Task instructions: Starting at the line containing "COMMON = SOCKET_COUNT // 2", copy each line exactly, ending with the line containing "if empty is". Leave out everything else.

Given information:
::::::
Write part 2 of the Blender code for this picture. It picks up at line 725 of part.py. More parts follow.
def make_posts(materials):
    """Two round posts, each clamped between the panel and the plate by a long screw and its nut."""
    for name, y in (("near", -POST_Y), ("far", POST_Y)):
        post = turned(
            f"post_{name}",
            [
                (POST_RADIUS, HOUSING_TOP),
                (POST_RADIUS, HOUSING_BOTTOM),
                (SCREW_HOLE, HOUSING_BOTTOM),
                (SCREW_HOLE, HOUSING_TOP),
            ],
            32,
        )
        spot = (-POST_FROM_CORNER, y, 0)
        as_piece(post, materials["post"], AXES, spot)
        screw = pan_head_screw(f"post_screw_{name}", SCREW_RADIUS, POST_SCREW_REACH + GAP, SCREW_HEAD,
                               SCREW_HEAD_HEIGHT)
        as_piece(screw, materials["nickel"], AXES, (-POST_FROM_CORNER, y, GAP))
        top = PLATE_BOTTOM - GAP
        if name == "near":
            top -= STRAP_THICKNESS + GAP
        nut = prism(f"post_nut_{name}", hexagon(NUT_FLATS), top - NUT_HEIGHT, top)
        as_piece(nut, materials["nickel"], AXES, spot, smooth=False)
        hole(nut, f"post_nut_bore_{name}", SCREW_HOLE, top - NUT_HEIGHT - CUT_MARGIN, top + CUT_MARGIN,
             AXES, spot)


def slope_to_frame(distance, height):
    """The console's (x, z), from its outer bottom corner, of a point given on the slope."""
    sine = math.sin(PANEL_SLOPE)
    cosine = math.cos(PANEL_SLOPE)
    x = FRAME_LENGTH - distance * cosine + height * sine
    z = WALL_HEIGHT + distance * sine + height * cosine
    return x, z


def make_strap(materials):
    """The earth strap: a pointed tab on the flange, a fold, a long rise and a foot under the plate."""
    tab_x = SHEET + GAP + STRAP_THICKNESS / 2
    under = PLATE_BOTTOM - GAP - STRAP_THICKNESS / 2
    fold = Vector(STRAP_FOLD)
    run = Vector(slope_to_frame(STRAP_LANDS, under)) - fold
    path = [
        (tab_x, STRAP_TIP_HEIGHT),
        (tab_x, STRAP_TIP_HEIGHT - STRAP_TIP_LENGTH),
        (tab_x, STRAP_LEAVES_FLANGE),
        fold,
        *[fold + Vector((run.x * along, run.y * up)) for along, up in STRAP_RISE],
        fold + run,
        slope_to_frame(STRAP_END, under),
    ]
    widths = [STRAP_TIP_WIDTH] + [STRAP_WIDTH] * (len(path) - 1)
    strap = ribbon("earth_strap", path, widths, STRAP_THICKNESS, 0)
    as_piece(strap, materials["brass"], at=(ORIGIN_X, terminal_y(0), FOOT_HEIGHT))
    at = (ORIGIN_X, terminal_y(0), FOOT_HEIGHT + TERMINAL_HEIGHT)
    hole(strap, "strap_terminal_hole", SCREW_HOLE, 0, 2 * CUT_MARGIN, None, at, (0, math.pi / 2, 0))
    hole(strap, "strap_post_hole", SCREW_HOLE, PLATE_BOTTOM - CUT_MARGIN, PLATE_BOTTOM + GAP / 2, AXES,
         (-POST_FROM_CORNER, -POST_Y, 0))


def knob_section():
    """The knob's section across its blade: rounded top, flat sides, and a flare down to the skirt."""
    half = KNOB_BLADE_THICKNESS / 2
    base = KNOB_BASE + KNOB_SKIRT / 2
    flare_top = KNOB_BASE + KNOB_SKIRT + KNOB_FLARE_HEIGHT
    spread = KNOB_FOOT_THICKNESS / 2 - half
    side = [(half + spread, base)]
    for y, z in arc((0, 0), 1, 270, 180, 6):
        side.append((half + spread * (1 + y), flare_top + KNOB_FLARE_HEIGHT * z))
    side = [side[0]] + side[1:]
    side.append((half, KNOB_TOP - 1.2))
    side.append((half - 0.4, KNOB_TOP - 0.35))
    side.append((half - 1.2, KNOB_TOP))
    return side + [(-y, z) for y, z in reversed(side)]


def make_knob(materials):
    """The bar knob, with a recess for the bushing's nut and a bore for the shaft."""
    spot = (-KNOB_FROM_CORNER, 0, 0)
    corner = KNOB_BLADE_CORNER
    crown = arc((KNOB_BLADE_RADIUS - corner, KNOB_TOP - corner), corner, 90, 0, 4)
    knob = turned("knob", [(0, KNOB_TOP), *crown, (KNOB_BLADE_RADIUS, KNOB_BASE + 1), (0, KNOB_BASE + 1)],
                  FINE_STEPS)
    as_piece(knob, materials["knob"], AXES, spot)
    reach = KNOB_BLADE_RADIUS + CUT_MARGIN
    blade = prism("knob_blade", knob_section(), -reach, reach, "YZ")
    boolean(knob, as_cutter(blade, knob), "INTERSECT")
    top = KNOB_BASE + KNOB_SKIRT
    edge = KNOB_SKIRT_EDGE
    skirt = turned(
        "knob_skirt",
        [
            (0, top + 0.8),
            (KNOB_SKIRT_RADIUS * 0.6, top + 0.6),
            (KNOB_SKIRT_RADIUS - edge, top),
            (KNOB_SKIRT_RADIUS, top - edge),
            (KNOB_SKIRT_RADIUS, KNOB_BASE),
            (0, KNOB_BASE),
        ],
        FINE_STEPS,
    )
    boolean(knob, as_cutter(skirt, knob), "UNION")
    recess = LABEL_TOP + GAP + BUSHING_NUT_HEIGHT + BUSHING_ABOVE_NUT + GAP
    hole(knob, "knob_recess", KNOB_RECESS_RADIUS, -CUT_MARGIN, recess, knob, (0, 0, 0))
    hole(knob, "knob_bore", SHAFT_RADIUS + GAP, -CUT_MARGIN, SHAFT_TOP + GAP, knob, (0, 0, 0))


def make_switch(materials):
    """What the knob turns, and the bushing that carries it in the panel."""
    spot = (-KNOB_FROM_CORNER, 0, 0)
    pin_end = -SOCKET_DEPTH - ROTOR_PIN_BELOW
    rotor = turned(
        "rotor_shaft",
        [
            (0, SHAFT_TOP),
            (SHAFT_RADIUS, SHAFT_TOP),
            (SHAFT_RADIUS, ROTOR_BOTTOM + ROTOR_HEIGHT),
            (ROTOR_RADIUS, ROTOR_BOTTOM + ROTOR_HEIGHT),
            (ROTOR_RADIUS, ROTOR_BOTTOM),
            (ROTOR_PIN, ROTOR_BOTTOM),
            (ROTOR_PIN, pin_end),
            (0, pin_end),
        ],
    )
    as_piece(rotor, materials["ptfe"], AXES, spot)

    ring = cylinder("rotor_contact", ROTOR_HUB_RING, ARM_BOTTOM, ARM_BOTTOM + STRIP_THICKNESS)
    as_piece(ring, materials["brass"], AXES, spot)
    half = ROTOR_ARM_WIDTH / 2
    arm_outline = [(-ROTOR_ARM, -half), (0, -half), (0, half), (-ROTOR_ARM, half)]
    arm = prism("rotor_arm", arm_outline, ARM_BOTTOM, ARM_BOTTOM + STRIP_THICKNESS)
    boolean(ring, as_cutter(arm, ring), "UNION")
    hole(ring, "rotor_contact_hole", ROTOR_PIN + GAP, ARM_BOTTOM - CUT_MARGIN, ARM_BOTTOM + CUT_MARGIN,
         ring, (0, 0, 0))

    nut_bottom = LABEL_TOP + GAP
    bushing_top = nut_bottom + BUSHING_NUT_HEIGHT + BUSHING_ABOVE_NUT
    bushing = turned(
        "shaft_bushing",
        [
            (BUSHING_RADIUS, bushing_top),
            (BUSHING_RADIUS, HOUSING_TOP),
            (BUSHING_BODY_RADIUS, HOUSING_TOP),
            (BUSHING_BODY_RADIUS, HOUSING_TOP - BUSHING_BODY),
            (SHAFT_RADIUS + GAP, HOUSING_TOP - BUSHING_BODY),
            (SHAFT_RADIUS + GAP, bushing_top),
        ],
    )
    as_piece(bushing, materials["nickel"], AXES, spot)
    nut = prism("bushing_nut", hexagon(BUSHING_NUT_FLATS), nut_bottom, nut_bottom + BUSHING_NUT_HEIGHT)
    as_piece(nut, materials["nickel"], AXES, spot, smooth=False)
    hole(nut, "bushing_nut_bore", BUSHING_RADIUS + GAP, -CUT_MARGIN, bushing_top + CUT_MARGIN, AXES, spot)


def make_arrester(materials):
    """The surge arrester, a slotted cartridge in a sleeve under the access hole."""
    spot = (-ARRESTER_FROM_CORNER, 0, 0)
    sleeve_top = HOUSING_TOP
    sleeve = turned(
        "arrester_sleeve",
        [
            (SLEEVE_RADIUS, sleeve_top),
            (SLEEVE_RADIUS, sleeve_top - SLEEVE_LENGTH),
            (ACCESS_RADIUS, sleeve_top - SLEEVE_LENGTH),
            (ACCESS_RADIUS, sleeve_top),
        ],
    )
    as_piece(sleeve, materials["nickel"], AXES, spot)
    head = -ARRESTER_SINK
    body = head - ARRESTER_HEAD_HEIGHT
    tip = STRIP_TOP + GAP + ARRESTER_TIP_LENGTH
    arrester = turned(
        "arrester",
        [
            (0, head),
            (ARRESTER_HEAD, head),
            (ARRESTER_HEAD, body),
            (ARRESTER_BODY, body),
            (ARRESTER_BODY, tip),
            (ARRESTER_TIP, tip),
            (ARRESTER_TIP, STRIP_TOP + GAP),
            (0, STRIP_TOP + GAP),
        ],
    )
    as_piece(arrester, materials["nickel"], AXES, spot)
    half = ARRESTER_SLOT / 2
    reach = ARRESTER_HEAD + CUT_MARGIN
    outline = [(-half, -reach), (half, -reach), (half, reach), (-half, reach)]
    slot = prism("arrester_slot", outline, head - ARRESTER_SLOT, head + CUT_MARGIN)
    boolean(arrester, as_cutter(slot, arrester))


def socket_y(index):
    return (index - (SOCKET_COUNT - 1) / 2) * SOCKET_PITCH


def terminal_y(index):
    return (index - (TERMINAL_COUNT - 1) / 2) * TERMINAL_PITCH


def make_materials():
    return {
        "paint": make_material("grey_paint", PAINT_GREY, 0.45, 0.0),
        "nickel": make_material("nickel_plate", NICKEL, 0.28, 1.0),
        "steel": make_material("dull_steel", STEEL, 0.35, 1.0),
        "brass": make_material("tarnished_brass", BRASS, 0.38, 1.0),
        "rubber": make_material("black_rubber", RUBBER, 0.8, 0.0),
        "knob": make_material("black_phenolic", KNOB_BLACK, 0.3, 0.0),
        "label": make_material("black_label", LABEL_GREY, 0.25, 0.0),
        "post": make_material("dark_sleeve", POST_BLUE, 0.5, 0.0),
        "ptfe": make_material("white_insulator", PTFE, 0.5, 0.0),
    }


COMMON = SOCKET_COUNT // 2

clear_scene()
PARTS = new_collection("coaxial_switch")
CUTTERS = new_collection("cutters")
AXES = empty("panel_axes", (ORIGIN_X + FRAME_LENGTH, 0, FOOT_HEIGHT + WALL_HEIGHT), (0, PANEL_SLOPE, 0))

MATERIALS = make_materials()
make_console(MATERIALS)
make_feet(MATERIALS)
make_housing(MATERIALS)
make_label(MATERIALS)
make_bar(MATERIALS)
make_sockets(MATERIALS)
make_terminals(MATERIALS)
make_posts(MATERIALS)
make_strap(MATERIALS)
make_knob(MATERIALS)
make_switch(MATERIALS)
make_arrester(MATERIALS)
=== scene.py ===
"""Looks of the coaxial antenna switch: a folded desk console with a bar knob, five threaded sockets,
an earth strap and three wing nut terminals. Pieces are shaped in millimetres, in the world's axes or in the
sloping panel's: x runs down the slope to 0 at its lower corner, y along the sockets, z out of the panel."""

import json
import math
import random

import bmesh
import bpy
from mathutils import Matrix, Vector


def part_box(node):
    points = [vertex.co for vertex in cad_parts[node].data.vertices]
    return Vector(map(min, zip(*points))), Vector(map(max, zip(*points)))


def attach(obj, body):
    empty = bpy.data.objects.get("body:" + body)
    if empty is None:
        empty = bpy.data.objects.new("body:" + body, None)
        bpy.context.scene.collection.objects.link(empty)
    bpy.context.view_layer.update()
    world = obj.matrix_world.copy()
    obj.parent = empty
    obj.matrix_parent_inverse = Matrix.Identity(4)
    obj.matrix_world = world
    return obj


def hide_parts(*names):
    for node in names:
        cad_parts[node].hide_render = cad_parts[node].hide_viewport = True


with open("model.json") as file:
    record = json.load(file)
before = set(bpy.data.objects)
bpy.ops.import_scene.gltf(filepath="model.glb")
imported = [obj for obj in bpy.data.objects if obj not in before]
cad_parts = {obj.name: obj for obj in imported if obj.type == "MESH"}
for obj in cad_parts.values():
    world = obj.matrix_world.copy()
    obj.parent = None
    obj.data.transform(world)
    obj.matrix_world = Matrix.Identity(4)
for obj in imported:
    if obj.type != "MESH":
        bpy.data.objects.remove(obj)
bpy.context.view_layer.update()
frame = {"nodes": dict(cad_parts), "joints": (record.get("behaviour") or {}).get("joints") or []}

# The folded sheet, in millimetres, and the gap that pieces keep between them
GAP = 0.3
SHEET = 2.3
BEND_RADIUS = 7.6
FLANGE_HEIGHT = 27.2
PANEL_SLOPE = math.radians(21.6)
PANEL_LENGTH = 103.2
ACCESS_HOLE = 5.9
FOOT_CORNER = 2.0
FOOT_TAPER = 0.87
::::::
Right answer:
COMMON = SOCKET_COUNT // 2

clear_scene()
PARTS = new_collection("coaxial_switch")
CUTTERS = new_collection("cutters")
AXES = empty("panel_axes", (ORIGIN_X + FRAME_LENGTH, 0, FOOT_HEIGHT + WALL_HEIGHT), (0, PANEL_SLOPE, 0))

MATERIALS = make_materials()
make_console(MATERIALS)
make_feet(MATERIALS)
make_housing(MATERIALS)
make_label(MATERIALS)
make_bar(MATERIALS)
make_sockets(MATERIALS)
make_terminals(MATERIALS)
make_posts(MATERIALS)
make_strap(MATERIALS)
make_knob(MATERIALS)
make_switch(MATERIALS)
make_arrester(MATERIALS)
=== scene.py ===
"""Looks of the coaxial antenna switch: a folded desk console with a bar knob, five threaded sockets,
an earth strap and three wing nut terminals. Pieces are shaped in millimetres, in the world's axes or in the
sloping panel's: x runs down the slope to 0 at its lower corner, y along the sockets, z out of the panel."""

import json
import math
import random

import bmesh
import bpy
from mathutils import Matrix, Vector


def part_box(node):
    points = [vertex.co for vertex in cad_parts[node].data.vertices]
    return Vector(map(min, zip(*points))), Vector(map(max, zip(*points)))


def attach(obj, body):
    empty = bpy.data.objects.get("body:" + body)
    if empty is None:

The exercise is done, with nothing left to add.